Mais il est vrai qu'ils sont apparus en gros en même temps et
avec des points communs dans leur travail poétique et la mise
en circulation publique de ce travail. D'une manière, en tout
cas, qui n'est pas celle de ma génération (celle qui est
venue à l'écriture à la fin des années 1960,
dans un contexte surdéterminé par des croyances politiques
dont le fond commun était le marxisme et la perspective de la
révolution communiste). Ceux qui apparaissent aujourd'hui surviennent
dans un espace radicalement autre et ça fonde une différence
décisive.
D'autre part, ils viennent dans un temps
où l'objectif (c'est plus sensible encore dans le domaine des
arts plastiques) est, peut‑étre davantage qu'à d'autres
époques, de déposer
une trace labellisée dans le paysage culturel (un peu comme les
firmes commerciales déposent une appellation et se donnent un
logo). Cette perspective‑là entraine souvent un déni
de généalogie, une absence de reconnaissance (en moins
explicite et publique) du lignage historique — comme s'il fallait,
pour déposer le label dont je parlais, affirmer sa singularité
d'une manière méticuleusement décontaminée
de toute proximité dans le temps (la généalogie)
et dans l'espace (les labels concurrents). Bien sûr ce déni
n'a pas de sens: aucune œuvre ne nait sponte sua,
sans généalogie, et la possibilité d'en comprendre
les effets suppose, entre autres, la remontée critique du cours
de sa généalogie. Autre différence, alors : les
auteurs que nous évoquons ici ont subi des influences autres
que celles qui avaient marqué la génération précédente.

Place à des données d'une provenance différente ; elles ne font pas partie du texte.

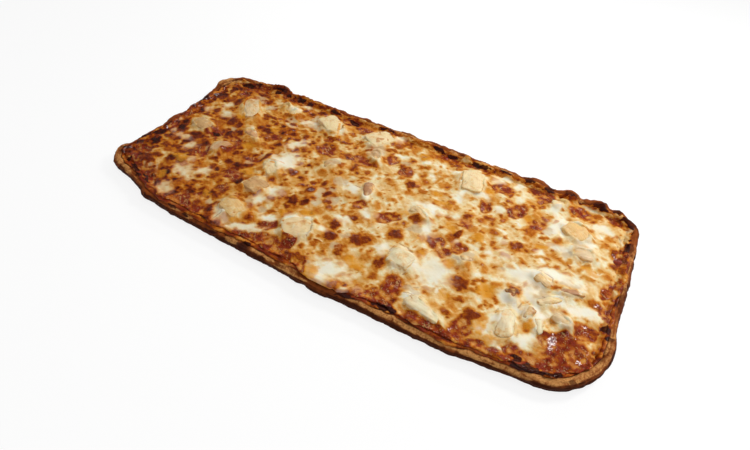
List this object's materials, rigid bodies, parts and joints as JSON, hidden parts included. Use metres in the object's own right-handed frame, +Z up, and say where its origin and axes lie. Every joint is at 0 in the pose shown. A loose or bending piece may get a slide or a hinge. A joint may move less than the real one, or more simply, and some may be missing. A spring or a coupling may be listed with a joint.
{
  "type": "bbq chicken flatbread",
  "caption": "Baked oblong flatbread with a low raised rim, barbecue sauce, browned melted cheese and diced chicken.",
  "frame": {"origin": "on the surface that the crust lies on, at the middle of the flatbread's outline", "axes": "+X along the flatbread's length, +Y across it towards the higher rim, +Z up"},
  "size_m": [0.305, 0.1436, 0.0145],
  "materials": {
    "crust": "baked dough, matte, browned and charred at the rim",
    "bbq_sauce": "thick barbecue sauce, glossy",
    "cheese": "melted cheese, oily sheen, browned in spots",
    "chicken": "cooked chicken, satin"
  },
  "bodies": {
    "root": {"crust": "crust", "bbq_sauce": "bbq_sauce", "cheese": "cheese", "chicken_01": "chicken", "chicken_02": "chicken", "chicken_03": "chicken", "chicken_04": "chicken", "chicken_05": "chicken", "chicken_06": "chicken", "chicken_07": "chicken", "chicken_08": "chicken", "chicken_09": "chicken", "chicken_10": "chicken", "chicken_11": "chicken", "chicken_12": "chicken", "chicken_13": "chicken", "chicken_14": "chicken", "chicken_15": "chicken", "chicken_16": "chicken", "chicken_17": "chicken", "chicken_18": "chicken", "chicken_19": "chicken", "chicken_20": "chicken", "chicken_21": "chicken", "chicken_22": "chicken", "chicken_23": "chicken", "chicken_24": "chicken", "chicken_25": "chicken", "chicken_26": "chicken", "chicken_27": "chicken", "chicken_28": "chicken", "chicken_29": "chicken", "chicken_30": "chicken", "chicken_31": "chicken"}
  },
  "joints": []
}
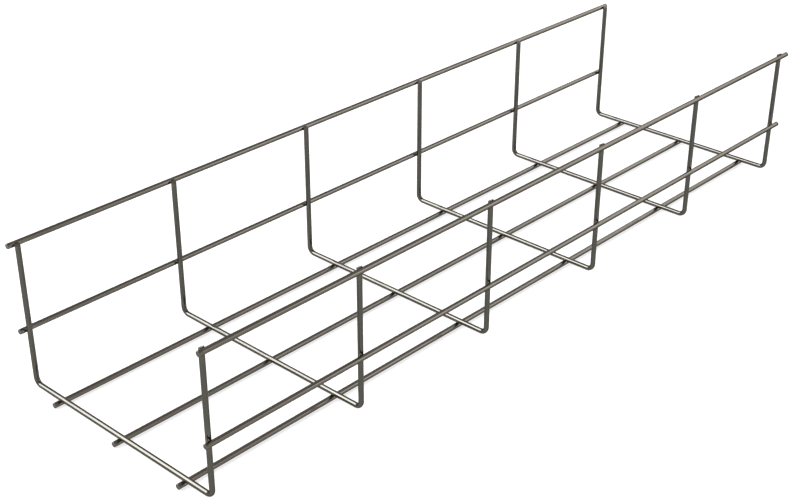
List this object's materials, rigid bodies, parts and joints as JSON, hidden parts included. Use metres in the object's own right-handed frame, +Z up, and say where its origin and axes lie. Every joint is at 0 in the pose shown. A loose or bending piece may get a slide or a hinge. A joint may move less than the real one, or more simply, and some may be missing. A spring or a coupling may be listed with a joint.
{
  "type": "wire mesh cable basket",
  "caption": "Open trough for cables: straight round steel wires welded to the outside of U-shaped cross wires, in a long rectangular mesh with plain cut ends.",
  "frame": {"origin": "middle of the footprint, on the level surface that the three floor wires lie on", "axes": "+X along the trough, +Y across it towards the back wall, +Z up"},
  "size_m": [0.509, 0.15, 0.088],
  "materials": {
    "bent_wire": "smooth drawn steel, dark olive grey",
    "straight_wire": "satin drawn steel, warm brown grey"
  },
  "bodies": {
    "root": {"cross_wire_1": "bent_wire", "cross_wire_2": "bent_wire", "cross_wire_3": "bent_wire", "cross_wire_4": "bent_wire", "cross_wire_5": "bent_wire", "cross_wire_6": "bent_wire", "floor_wire_front": "straight_wire", "floor_wire_centre": "straight_wire", "floor_wire_back": "straight_wire", "side_wire_front": "straight_wire", "side_wire_back": "straight_wire", "rim_wire_front": "straight_wire", "rim_wire_back": "straight_wire"}
  },
  "joints": []
}
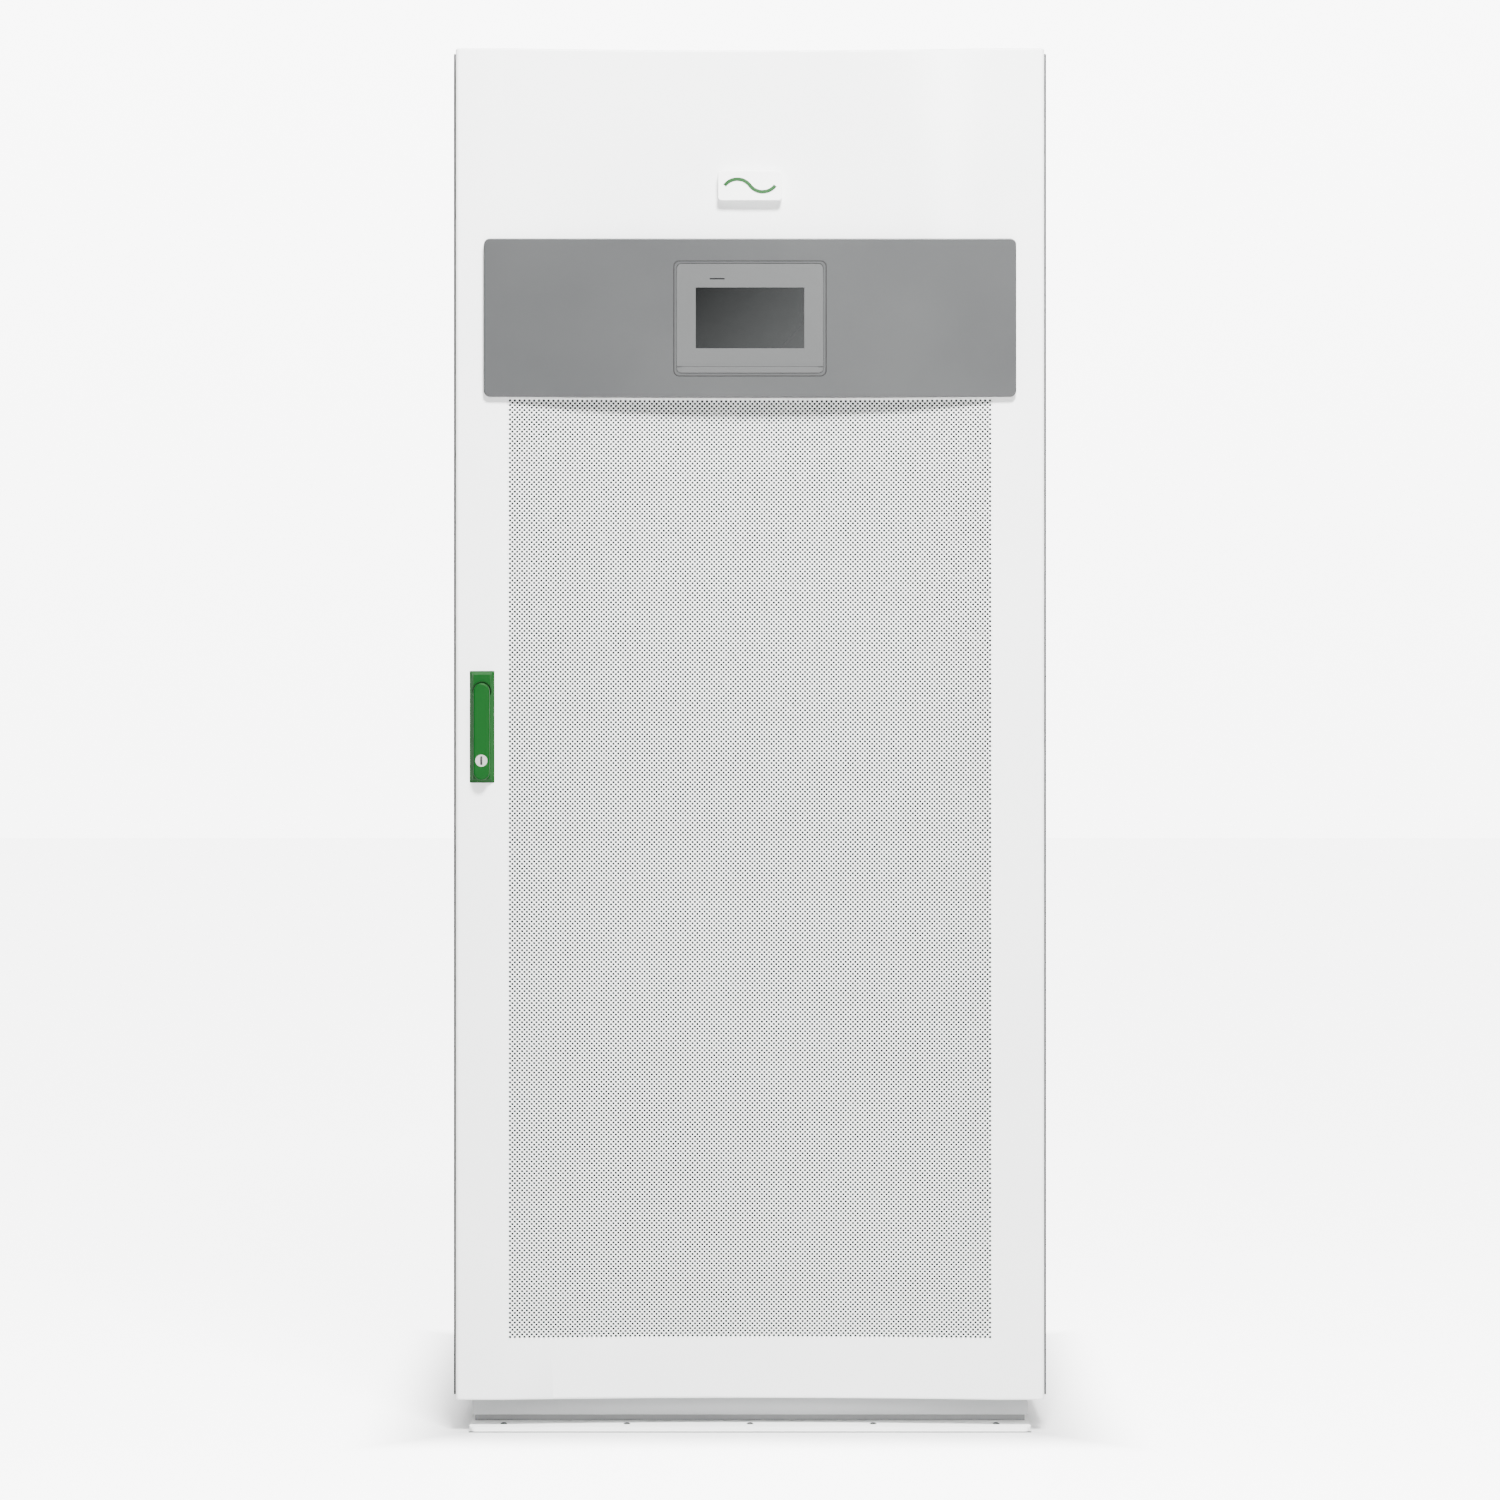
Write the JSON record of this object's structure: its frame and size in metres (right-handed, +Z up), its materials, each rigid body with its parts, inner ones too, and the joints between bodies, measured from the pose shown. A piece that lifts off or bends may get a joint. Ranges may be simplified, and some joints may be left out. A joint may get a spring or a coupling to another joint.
{
  "type": "floor-standing modular uninterruptible power supply cabinet",
  "caption": "Tall steel power cabinet with a concave perforated door, display fascia, rod-latched swing handle and plug-in modules inside.",
  "frame": {"origin": "middle of the footprint's bounding box, on the floor", "axes": "+Z up, the door faces -Y, +X to the right when facing the door"},
  "size_m": [0.85, 0.9424, 1.97],
  "materials": {
    "cabinet_paint": "fine-textured powder coat",
    "plinth_paint": "satin powder coat",
    "bracket_paint": "gloss powder coat",
    "zinc_steel": "zinc plated",
    "galvanised": "galvanised sheet",
    "fascia_plastic": "satin moulded",
    "bezel_plastic": "satin moulded",
    "screen_glass": "gloss, unlit display window",
    "lamp_lens": "clear light pipe",
    "badge_plastic": "gloss moulded",
    "green_plastic": "gloss moulded",
    "handle_paint": "die-cast, satin powder coat",
    "lock_metal": "plated die-cast",
    "filter_fabric": "non-woven mat",
    "black_plastic": "moulded",
    "breaker_plastic": "moulded",
    "copper": "bare copper bar",
    "insulator_resin": "cast resin",
    "heat_sink": "extruded",
    "module_paint": "satin powder coat"
  },
  "bodies": {
    "cabinet": {"side_panel_left": "cabinet_paint", "side_panel_right": "cabinet_paint", "rear_panel": "cabinet_paint", "roof_panel": "cabinet_paint", "gland_plate": "cabinet_paint", "roof_grille": "cabinet_paint", "base_frame": "plinth_paint", "posts_front": "plinth_paint", "posts_rear": "plinth_paint", "top_frame": "plinth_paint", "dead_front": "plinth_paint", "anchor_bracket_front": "bracket_paint", "anchor_bracket_rear": "bracket_paint", "levelling_feet": "zinc_steel", "bracket_bolts": "zinc_steel", "panel_screws": "zinc_steel", "latch_catches": "zinc_steel", "hinge_brackets": "zinc_steel", "bay_partition": "galvanised", "module_shelves": "galvanised", "mounting_plate": "galvanised", "fan_tray": "galvanised", "control_box": "galvanised", "breakers": "breaker_plastic", "busbars": "copper", "insulators": "insulator_resin", "module_cores": "heat_sink", "static_switch_module": "module_paint", "power_module_1": "module_paint", "power_module_2": "module_paint", "power_module_3": "module_paint", "power_module_4": "module_paint", "power_module_5": "module_paint", "power_module_6": "module_paint"},
    "door": {"door_skin": "cabinet_paint", "door_stiffeners": "galvanised", "filter_mat": "filter_fabric", "filter_bars": "galvanised", "fascia": "fascia_plastic", "display_bezel": "bezel_plastic", "display_screen": "screen_glass", "status_lamp": "lamp_lens", "badge": "badge_plastic", "badge_mark": "green_plastic", "handle_base": "handle_paint", "latch_case": "zinc_steel", "rod_guides": "black_plastic", "hinge_leaves": "zinc_steel", "hinge_pins": "zinc_steel"},
    "handle_pivot": {"handle_pivot": "zinc_steel"},
    "handle_lever": {"handle_lever": "handle_paint"},
    "lock_cylinder": {"lock_cylinder": "lock_metal"},
    "latch_rod_upper": {"latch_rod_upper": "zinc_steel"},
    "latch_rod_lower": {"latch_rod_lower": "zinc_steel"},
    "fan_left": {"fan_left": "black_plastic"},
    "fan_middle": {"fan_middle": "black_plastic"},
    "fan_right": {"fan_right": "black_plastic"},
    "toggle_input": {"toggle_input": "black_plastic"},
    "toggle_bypass": {"toggle_bypass": "black_plastic"},
    "toggle_output": {"toggle_output": "black_plastic"}
  },
  "joints": [
    {"name": "door_hinge", "type": "hinge", "parent": "cabinet", "child": "door", "pos_m": [0.407, -0.42875, 1.008], "axis": [0, 0, 1], "range_deg": [0, 110]},
    {"name": "handle_swing", "type": "hinge", "parent": "door", "child": "handle_pivot", "pos_m": [-0.3812, -0.45375, 1.0545], "axis": [0, -1, 0], "range_deg": [0, 90]},
    {"name": "handle_lift", "type": "hinge", "parent": "handle_pivot", "child": "handle_lever", "pos_m": [-0.3812, -0.46645, 1.0545], "axis": [-1, 0, 0], "range_deg": [0, 25]},
    {"name": "key_turn", "type": "hinge", "parent": "handle_lever", "child": "lock_cylinder", "pos_m": [-0.3812, -0.47125, 0.9559], "axis": [0, -1, 0], "range_deg": [0, 90]},
    {"name": "rod_upper_slide", "type": "slide", "parent": "door", "child": "latch_rod_upper", "axis": [0, 0, 1], "range_m": [-0.0201, 0]},
    {"name": "rod_lower_slide", "type": "slide", "parent": "door", "child": "latch_rod_lower", "axis": [0, 0, 1], "range_m": [0, 0.0201]},
    {"name": "fan_left_spin", "type": "hinge", "parent": "cabinet", "child": "fan_left", "pos_m": [-0.21, 0.10625, 1.8935], "axis": [0, 0, 1], "continuous": true},
    {"name": "fan_middle_spin", "type": "hinge", "parent": "cabinet", "child": "fan_middle", "pos_m": [0, 0.10625, 1.8935], "axis": [0, 0, 1], "continuous": true},
    {"name": "fan_right_spin", "type": "hinge", "parent": "cabinet", "child": "fan_right", "pos_m": [0.21, 0.10625, 1.8935], "axis": [0, 0, 1], "continuous": true},
    {"name": "toggle_output_throw", "type": "hinge", "parent": "cabinet", "child": "toggle_output", "pos_m": [0.2455, -0.35175, 1.009], "axis": [1, 0, 0], "range_deg": [0, 50]},
    {"name": "toggle_bypass_throw", "type": "hinge", "parent": "cabinet", "child": "toggle_bypass", "pos_m": [0.2455, -0.35175, 1.3045], "axis": [1, 0, 0], "range_deg": [0, 50]},
    {"name": "toggle_input_throw", "type": "hinge", "parent": "cabinet", "child": "toggle_input", "pos_m": [0.2455, -0.35175, 1.6], "axis": [1, 0, 0], "range_deg": [0, 50]}
  ],
  "couplings": [
    {"joint": "rod_upper_slide", "follows": "handle_swing", "m_per_rad": -0.012732},
    {"joint": "rod_lower_slide", "follows": "handle_swing", "m_per_rad": 0.012732}
  ]
}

Ils ont été marqués par des écrits comme
ceux de Gertrude Stein, des « objectivistes » américains,
d'Olivier Cadiot. Et par les poètes de la poésie «
action» ou de la poésie « sonore » : on peut
en voir la trace dans leur goût commun pour les procédures
de répétition, de ritournelle, de cut‑up, de montage
samplé, etc. Tout cela mis bout à bout, donne
un type de travail poétique qui fait « famille »,
un corpus singulier par rapport à ce qui s'est fait dans les
années 70 ou 80. Et donne la sensation, oui que quelque chose
de neuf surgit. Tant mieux: « le nouveau est invincible ».